Max: Anything else that surprised you in the reaction to your essay?

Stephen: Two things. First, an objection that I didn’t hear. I don’t think anyone mentioned that I omitted Trump’s worldwide business interests, something that is historically distinctive to this president. I omitted Trump’s conflicts of interest because it’s not easy, at this point, to assess how they have shaped policy. But I wish there was more debate about this issue.

Second, I actually expected to see more comments about Russia, charging that Trump’s whole foreign policy just aims to please Vladimir Putin. I got some of those objections, and let me be clear: I believe that the Trump campaign had an inappropriate relationship with Russia and that that needs to be investigated thoroughly. But Russia isn’t the whole of American foreign policy.

When I wrote this piece, I tried to ask myself what historians like me are going to lecture our students on 20 years from now when we sum up the first six months of the Trump administration. And we’ll have to look at what’s actually happened. As of now, Trump hasn’t been able to adopt a dramatically different policy toward Russia. He still may in the future. But what’s more profound, at this point, are his decisions to uphold America’s global alliances, entangle himself in never-ending war in the Middle East, and detach the idea of “civilization” from liberalism and democracy.

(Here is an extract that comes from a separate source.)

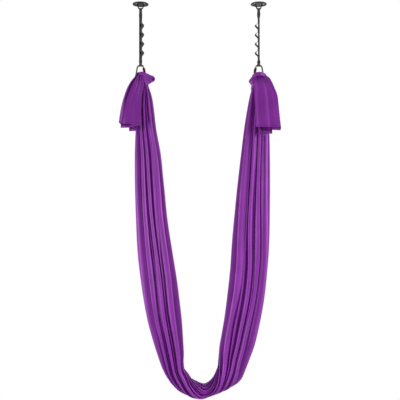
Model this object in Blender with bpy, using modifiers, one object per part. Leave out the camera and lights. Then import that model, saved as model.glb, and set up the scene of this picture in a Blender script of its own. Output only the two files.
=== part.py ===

Max: This goes back to what you said earlier, about how Trump’s critics need to develop a real critique of his policies, and not just zero-in on the weirdness, like Russia.

Stephen: Yeah, and they have to stop suspending critical judgment toward any and all who oppose Trump. My friends in the so-called foreign policy establishment have gotten Trump wrong. A year ago they were saying it was 1930s-style America First isolationism all over again. Now they are back to making the same complaint they lodged against Obama: Policy making is too ad hoc and wouldn’t some simpler “grand strategy” be nice. Where is the accountability? The focus on Russia is understandable but unfortunately it blocks out a lot of the other things Trump has done that are pretty conventional — but no less troubling.